Expert: Steve Holleran - 8/15/2007

Question
QUESTION: Hii again! Can you help me find the absolute value of
 b+2 < -1?

Thanks.

ANSWER: Hi Emjade,

Well, you can do this one of two ways.

The first, and easiest, is to notice that the RESULT of an absolute value expression must always be zero or positive.  The stuff inside the a. v. can be positive, negative or zero, but not what comes out.  Therefore, there is no solution here, as abs(b+2) can't be <-1.  I has to be >= 0.

The longer way, which is how you would approach other absolute value problems is to split the expression in the a.v. into positive and negative cases:

Positive:   If (b+2) is positive, we can drop the a. v. symbols, and you have  b + 2 < -1 so b < -3.

Negative:   If (b+2) is negative, then its a. v. = -b - 2 and we have  -b - 2 < -1  so -b < 1 and b > -1.

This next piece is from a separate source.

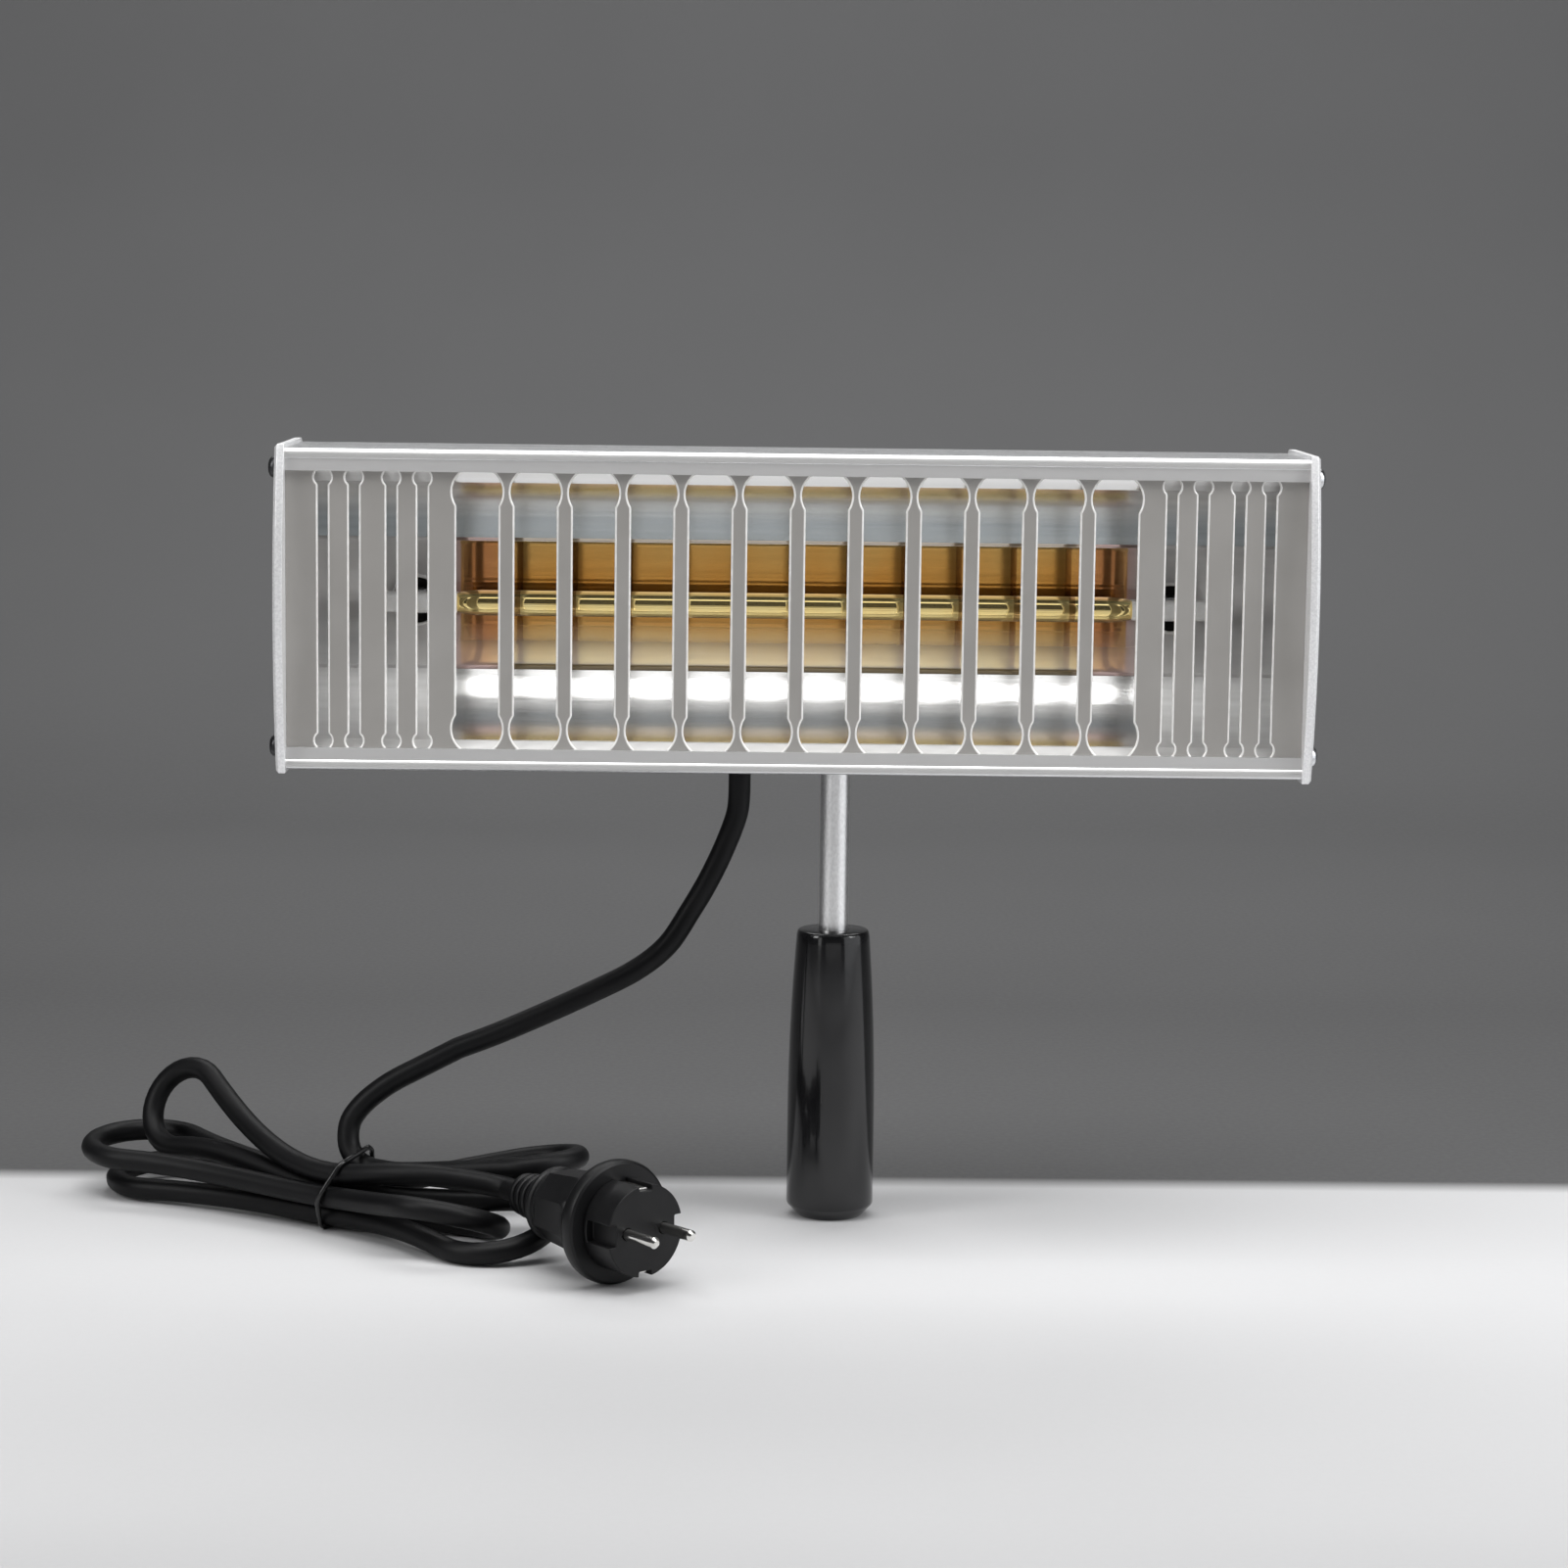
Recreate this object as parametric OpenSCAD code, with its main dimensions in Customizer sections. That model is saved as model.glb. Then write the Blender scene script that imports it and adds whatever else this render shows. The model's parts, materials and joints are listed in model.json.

Since this is a "less than" question, both of these have to be true:

         b < - 3    AND   b > -1

and you can see there is no solution.


I hope this works for you.

Steve Holleran

---------- FOLLOW-UP ----------

QUESTION: Could you also help me out  with this inequality?
-x+1 < -1/2

Answer
Hey Emjade,

Okay, I'm assuming this is not an absolute value.

First, subtract one from each side:

         -x + 1 - 1 < -1/2 - 1

         -x < -1 1/2

Now multiply through by (-1), and remember that you have to reverse the order sign:

         x > 1 1/2 or x > 3/2.

Let me know if it was supposed to be an a. v. problem, and I'll adjust the answer.

Steve Holleran